Stone Age diet included processed grains
Last Updated: Thursday, December 17, 2009 | 1:57 PM ET
CBC News
These Middle Stone Age tools for grinding wild grains were found in a cave site in Mozambique (Grady Semmens, University of Calgary)A Canadian archeologist exploring a cave in Mozambique has found the earliest evidence of prehistoric humans using and processing wild grains for food.
Julio Mercader of the University of Calgary found dozens of stone tools dating back more than 100,000 years ago containing traces of starch from wild sorghum.
Mercader said the discovery means that early humans of this period had a more sophisticated diet than previously believed.
"This happened during the Middle Stone Age, a time when the collecting of wild grains has conventionally been perceived as an irrelevant activity and not as important as that of roots, fruits and nuts," said Mercader.

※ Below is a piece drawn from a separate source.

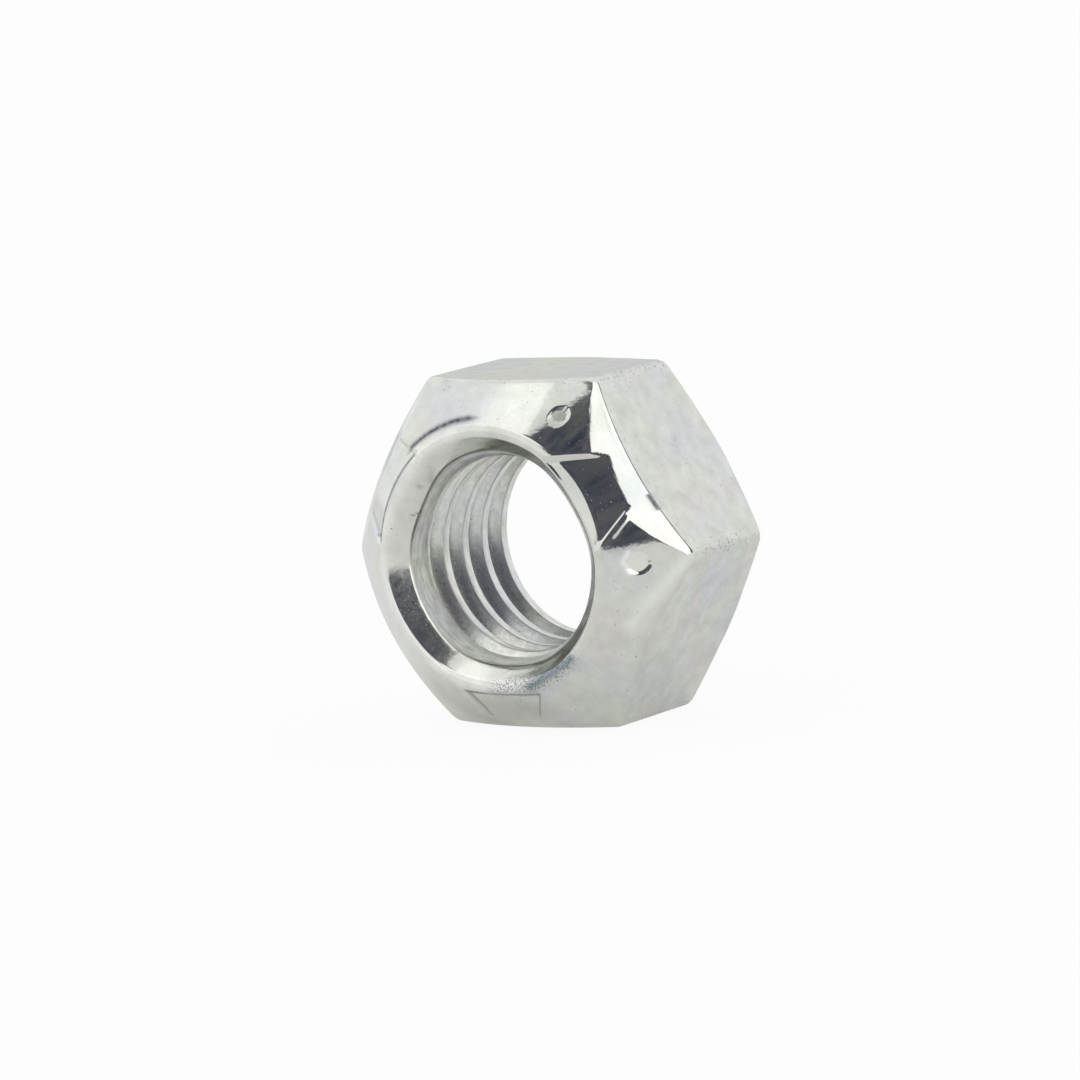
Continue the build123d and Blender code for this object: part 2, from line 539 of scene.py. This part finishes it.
def thread_row_turns():
    """The bore's rows in turns of the thread, close together at crests and roots, and rows per turn."""
    crest = thread_crest_width / 2 / thread_pitch
    root = crest + (major_radius - minor_radius) * tan(thread_flank) / thread_pitch
    steps = (-thread_edge_step, 0, thread_edge_step)
    edges = [round(edge + step, turn_digits) for edge in (crest, root) for step in steps]
    turn = sorted({0.0, 0.5, *edges, *(-edge for edge in edges)})
    first = int(np.floor(bore_low / thread_pitch)) - spare_turns
    last = int(np.ceil(bore_high / thread_pitch)) + spare_turns
    places = [thread_phase + number + place for number in range(first, last) for place in turn]
    return np.array(places), len(turn)


def column_angles():
    """Angles of the mesh's columns, closer together across the crimps and the dots."""
    turn = np.linspace(0, FULL_TURN, column_samples)
    density = np.ones_like(turn)
    for places, extra in ((crimps, crimp_columns), (dots, dot_columns)):
        for place in places:
            inside = extra.reach - turn_away(turn, place.angle)
            density += extra.density * smooth_step(inside / extra.fade)
    passed = np.cumsum(density) - density[0]
    return np.interp(np.arange(column_count) / column_count * passed[-1], passed, turn)


class MeshParts:
    """Collects the points and faces of the nut."""

    def __init__(self):
        self.radius = []
        self.angle = []
        self.height = []
        self.faces = []

    def add_ring(self, radius, angle, height):
        """Adds points and hands back their numbers."""
        start = len(self.radius)
        self.radius.extend(radius.tolist())
        self.angle.extend(angle.tolist())
        self.height.extend(height.tolist())
        return np.arange(start, start + len(angle))

    def add_band(self, lower, upper):
        for a, b, c, d in zip(lower, np.roll(lower, -1), np.roll(upper, -1), upper):
            self.faces.append((a, b, c, d))

    def join_to_bore(self, outer, inner, index, flipped):
        """Joins two columns of an outer ring to one column of the bore's coarser ring."""
        a, b, c = outer[2 * index], outer[2 * index + 1], outer[(2 * index + 2) % column_count]
        d, e = inner[index], inner[(index + 1) % bore_column_count]
        for face in ((a, b, d), (b, e, d), (b, c, e)):
            self.faces.append(tuple(reversed(face)) if flipped else face)


def add_bore_wall(parts, bore_angle, top, bottom):
    """Adds the threaded wall between the bore's top and bottom rings, with rows along the helix."""
    places, per_turn = thread_row_turns()
    row_count = len(places)
    lowest = bore_low + bore_row_gap
    highest = bore_high - bore_top_gap - bore_row_gap
    own = np.full((bore_column_count, row_count), -1)
    for index in range(bore_column_count):
        height = (places + bore_angle[index] / FULL_TURN) * thread_pitch
        keep = np.where((height > lowest) & (height < highest))[0]
        around = np.full(len(keep), bore_angle[index])
        own[index, keep] = parts.add_ring(bore_radius(height[keep], around), around, height[keep])

    def point(column, row):
        """Number of the point at a column and row, or of the ring's point where the row has run out."""
        if column == bore_column_count:
            column = 0
            row += per_turn
        if 0 <= row < row_count and own[column, row] >= 0:
            return own[column, row]
        middle = (bore_low + bore_high) / 2
        turn = places[min(row, row_count - 1)] + bore_angle[column] / FULL_TURN
        return top[column] if turn * thread_pitch > middle or row >= row_count else bottom[column]

    for column in range(bore_column_count):
        for row in range(row_count - 1):
            distinct = []
            for place in ((column, row), (column + 1, row), (column + 1, row + 1), (column, row + 1)):
                corner = point(*place)
                if corner not in distinct:
                    distinct.append(corner)
            if len(distinct) > 2:
                parts.faces.append(tuple(reversed(distinct)))


def build_nut_points():
    """All points of the nut as radius, angle and height, and its faces."""
    parts = MeshParts()
    angle = column_angles()
    rings = [parts.add_ring(radius, angle, height) for radius, height in column_section(angle)]
    for lower, upper in zip(rings, rings[1:]):
        parts.add_band(lower, upper)
    bore_angle = angle[::2]
    high = np.full(bore_column_count, bore_high - bore_top_gap)
    low = np.full(bore_column_count, bore_low)
    top = parts.add_ring(bore_radius(high, bore_angle), bore_angle, high)
    bottom = parts.add_ring(bore_radius(low, bore_angle), bore_angle, low)
    for index in range(bore_column_count):
        parts.join_to_bore(rings[-1], top, index, False)
        parts.join_to_bore(rings[0], bottom, index, True)
    add_bore_wall(parts, bore_angle, top, bottom)
    return parts


def push_mouth_in(radius, angle, height):
    """Moves the hole's near mouth inwards at the crimps, as the press did."""
    depth = smooth_step((height - (nut_height - mouth_push_depth)) / mouth_push_depth)
    near = smooth_step((rim_crest_radius + mouth_push_reach - radius) / mouth_push_fade)
    push = np.zeros_like(radius)
    for crimp in crimps:
        push += crimp.push * smooth_step(1 - turn_away(angle, crimp.angle) / mouth_push_half_angle)
    return radius - push * depth * near


def thread_zones(radius, angle, height):
    """Shares of the thread, of its run-in at the mouth, and of the roots of its grooves."""
    _, throat_height = throat_edge(angle)
    in_hole = radius < throat_radius + hole_margin
    thread = smooth_step((throat_height - polished_depth - height) / thread_fade)
    thread = thread * in_hole * (height > face_tolerance)
    lead = smooth_step((height - bore_high + lead_length) / lead_fade) * thread
    depth = np.clip((radius - minor_radius) / (major_radius - minor_radius), 0, 1)
    return thread, lead, depth * thread * (1 - lead)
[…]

Wild sorghum is the ancestor of the chief cereal crop now consumed in sub-Saharan Africa, where it's milled and prepared as porridge, baked goods and sorghum beer.
The stone tools were found during a 2007 excavation of a limestone cave near Lake Niassa in northwestern Mozambique. Mercader and colleagues from Mozambique's University of Eduardo Mondlane also found the remains of plants and animal bones showing what the humans who lived there ate.
Other plant foods found in the cave include the African wine palm, pigeon peas, wild oranges, false banana (actually ensete, a root crop), and star grass, also called the African potato.
The grains of sorghum starch on the stone grinders and scrapers show that wild grain was brought into the cave and processed for food, Mercader said.
"The inclusion of cereals in our diet is considered an important step in human evolution because of the technical complexity and the culinary manipulation that are required to turn grains into staples," said Mercader.
The use of sorghum by these cave-dwelling humans could be one of the earliest examples of this change in diet, he said.